If the Home Office had not decided that here was a case for Sir Bernard Spilsbury interest might not have mounted to such feverish heights. Sir Bernard Spilsbury is Britain’s living successor to mythical Sherlock Holmes. He specializes in macabre cases in which there seem to be no clues. Who but Sir Bernard could have brought to justice Norman Thorne who hanged his sweetheart and then buried her deep beneath the plowed topsoil of his farm? The latest achievement of Sir Bernard Spilsbury, British readers were reminded by the million last week, was his feat in persuading a jury to send Reginald Hicks to the gallows for holding his father-in-law’s head in an oven with the gas turned on. Reginald Hicks insisted that his father-in-law turned on the gas and stuck his own head into the oven. But, as a result of the great sleuth’s finespun deductions, Reginald Hicks was hanged by the neck until dead.

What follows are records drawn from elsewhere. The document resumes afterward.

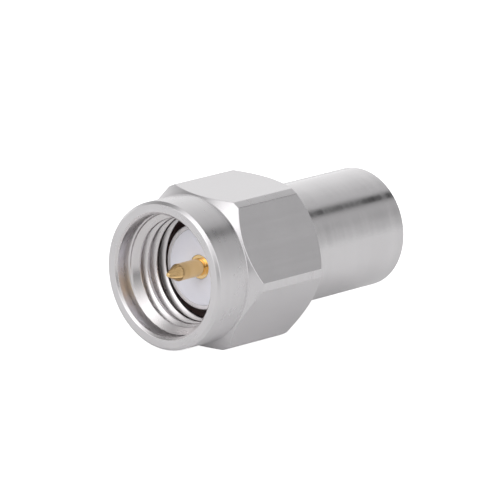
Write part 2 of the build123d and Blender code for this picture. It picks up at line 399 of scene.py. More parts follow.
turning_marks, given = new_group(
    "turning_marks",
    [("Place", VECTOR, None), ("Mark Width", FLOAT, 0.06 * MM), ("Unevenness", FLOAT, 0.1)],
    [("Marks", FLOAT), ("Bands", FLOAT)],
)
axes = add_node(turning_marks, "ShaderNodeSeparateXYZ", {0: given["Place"]}).outputs
across = add_node(turning_marks, "ShaderNodeCombineXYZ", {"X": axes["X"], "Z": axes["Z"]})
radius = add_node(
    turning_marks, "ShaderNodeVectorMath", {0: across.outputs[0]}, operation="LENGTH",
).outputs["Value"]
wander = calc(turning_marks, "MULTIPLY", axes["X"], given["Unevenness"])
spot = add_node(turning_marks, "ShaderNodeCombineXYZ", {"X": radius, "Y": axes["Y"], "Z": wander})
marks_and_bands(turning_marks, spot, given["Mark Width"], marks_per_band=9.0)

# %% [markdown]
# The flats of the nut are not turned. They are the sides of the drawn hexagonal bar, or a
# milling cutter ran along them, so their marks run lengthwise. The same noise does it when
# it is stretched along the axis.

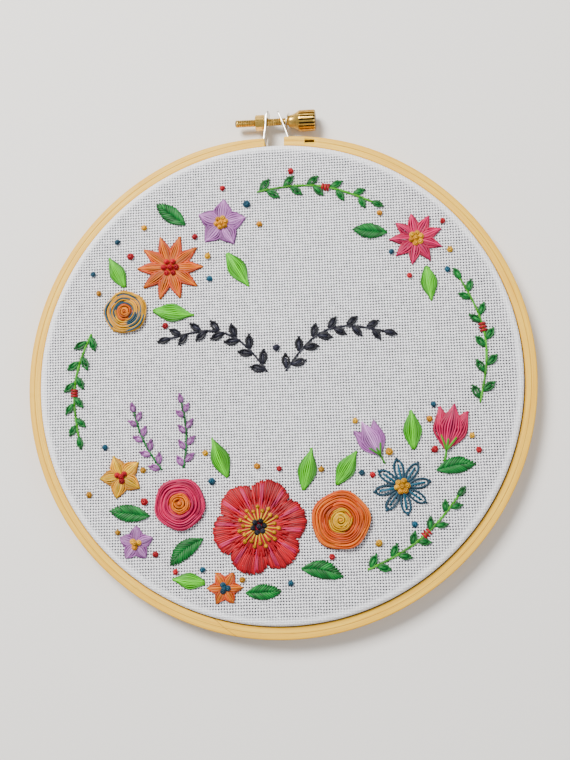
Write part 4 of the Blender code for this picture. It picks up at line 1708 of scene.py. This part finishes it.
@dataclass
class Poppy(Motif):
    """A broad flower of notched petals in long and short stitches, with stamens and dark knots."""

    radius: float
    petals: int = 6
    outer_stitches: int = 132
    inner_stitches: int = 64
    stamens: int = 22
    lengths = ("radius",)

    def layers(self) -> list[Layer]:
        """Petals in three rounds, accents, stamens and a knotted middle."""
        petals, accents, stamens = self.sewing(0.36), self.sewing(0.3, 1), self.sewing(0.24, 2)
        for i in range(self.outer_stitches):
            angle = 360 * i / self.outer_stitches
            ridge = abs(math.cos(math.radians(self.petals * angle / 2))) ** 0.55
            reach = self.radius * (0.8 + 0.2 * ridge) + petals.random.uniform(-0.25, 0.25) * MM
            foot = self.radius * (0.58 if i % 2 else 0.36)
            fold = 0.45 * MM * ridge
            petals.lay(polar(reach, angle), polar(foot, angle), lift=0.35 * MM, base=fold, tone=0.3 * (i % 3))
            if i % 11 in (4, 5):
                start, end = polar(reach * 0.95, angle + 0.8), polar(foot * 0.95, angle)
                accents.lay(start, end, lift=0.5 * MM, base=0.7 * MM, tone=1.0)
        for i in range(self.inner_stitches):
            angle = 360 * (i + 0.5) / self.inner_stitches
            start, end = self.radius * (0.62 if i % 2 else 0.52), self.radius * 0.05
            petals.lay(polar(start, angle), polar(end, angle), lift=0.3 * MM, base=0.75 * MM, tone=0.1)
        tips = []
        for i in range(self.stamens):
            angle = 360 * i / self.stamens
            tip = polar(self.radius * (0.42 if i % 2 else 0.34), angle)
            stamens.lay(polar(0.12 * self.radius, angle), tip, lift=0.2 * MM, base=1.5 * MM, tone=0.6)
            tips.append(Vector((*tip, 1.6 * MM)))
        middle = [Vector((*polar(1.9 * MM, 60 * i), 1.3 * MM)) for i in range(6)]
        middle.append(Vector((0.0, 0.0, 1.5 * MM)))
        return [
            Layer("petals", Thread.RED, petals),
            Layer("accents", Thread.CRIMSON, accents),
            Layer("stamens", Thread.MUSTARD, stamens, tips, 0.24 * MM),
            Layer("heart", Thread.NAVY, None, middle, 0.36 * MM),
        ]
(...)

Last week Sir Bernard Spilsbury left London for Brighton hailed by Britain’s more sensational newsorgans as “Europe’s greatest criminologist.”

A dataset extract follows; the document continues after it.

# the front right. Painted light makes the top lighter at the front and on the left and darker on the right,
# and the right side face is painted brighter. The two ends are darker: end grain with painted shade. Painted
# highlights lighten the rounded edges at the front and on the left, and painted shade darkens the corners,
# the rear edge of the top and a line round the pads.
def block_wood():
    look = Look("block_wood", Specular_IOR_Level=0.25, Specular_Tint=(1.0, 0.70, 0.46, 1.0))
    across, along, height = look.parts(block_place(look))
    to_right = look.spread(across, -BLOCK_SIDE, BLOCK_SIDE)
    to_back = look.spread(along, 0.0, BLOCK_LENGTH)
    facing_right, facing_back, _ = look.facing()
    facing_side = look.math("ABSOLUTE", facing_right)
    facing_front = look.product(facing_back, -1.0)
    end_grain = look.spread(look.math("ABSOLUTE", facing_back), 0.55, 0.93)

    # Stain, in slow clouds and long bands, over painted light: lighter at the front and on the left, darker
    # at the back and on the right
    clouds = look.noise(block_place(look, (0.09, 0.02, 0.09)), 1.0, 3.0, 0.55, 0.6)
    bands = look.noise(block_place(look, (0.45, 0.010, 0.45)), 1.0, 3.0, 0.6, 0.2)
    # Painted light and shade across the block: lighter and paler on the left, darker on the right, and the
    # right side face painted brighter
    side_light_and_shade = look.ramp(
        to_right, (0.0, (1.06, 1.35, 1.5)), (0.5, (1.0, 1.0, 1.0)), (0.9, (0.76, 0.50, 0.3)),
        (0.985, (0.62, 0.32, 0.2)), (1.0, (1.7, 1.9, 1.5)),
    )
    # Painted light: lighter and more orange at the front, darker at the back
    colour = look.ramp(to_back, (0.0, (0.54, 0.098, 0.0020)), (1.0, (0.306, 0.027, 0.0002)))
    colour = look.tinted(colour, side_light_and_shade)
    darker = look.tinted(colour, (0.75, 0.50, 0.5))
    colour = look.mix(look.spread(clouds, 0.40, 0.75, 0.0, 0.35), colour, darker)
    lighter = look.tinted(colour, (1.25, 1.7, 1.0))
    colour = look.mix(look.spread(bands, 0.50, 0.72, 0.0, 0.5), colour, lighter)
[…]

Of good omen was the finding in London, just before Sir Bernard left, of a pair of legs in a suitcase left at King’s Cross Station which proved to be the legs of the Brighton torso. As he went to work Sir Bernard Spilsbury preserved the Sherlock Holmes tradition of keeping mum, but he had his Dr. Watson in Chief Detective Pelling. The sole clue seemed to be that both legs and torso were wrapped in the same sort of brown wrapping paper and on the paper around the torso appeared the letters “f o r d.” Chief Detective Pelling titillated the Empire by as much as admitting that Sir Bernard Spilsbury as much as thought these four letters were the end of a place name such as “Guilford.” Apparently even Sir Bernard was somewhat baffled. He asked the Home Office to order Scotland Yard to request by radio that police throughout the United Kingdom search all parcels which had remained more than two weeks in station check rooms. No sooner had this search begun than the remains of a stillborn baby were found at Brighton in a wicker basket which had been checked on Feb. 24. “You see it was a wicker fish basket,” explained the checkroom attendant. “That was why we didn’t think there was anything strange.” As Sir Bernard Spilsbury’s next discovery it was revealed that the torso was that of a woman who would have become a mother in five months. “Now if we could just find her head and arms,” remarked a local Brighton bobbie, “that would be a great help.”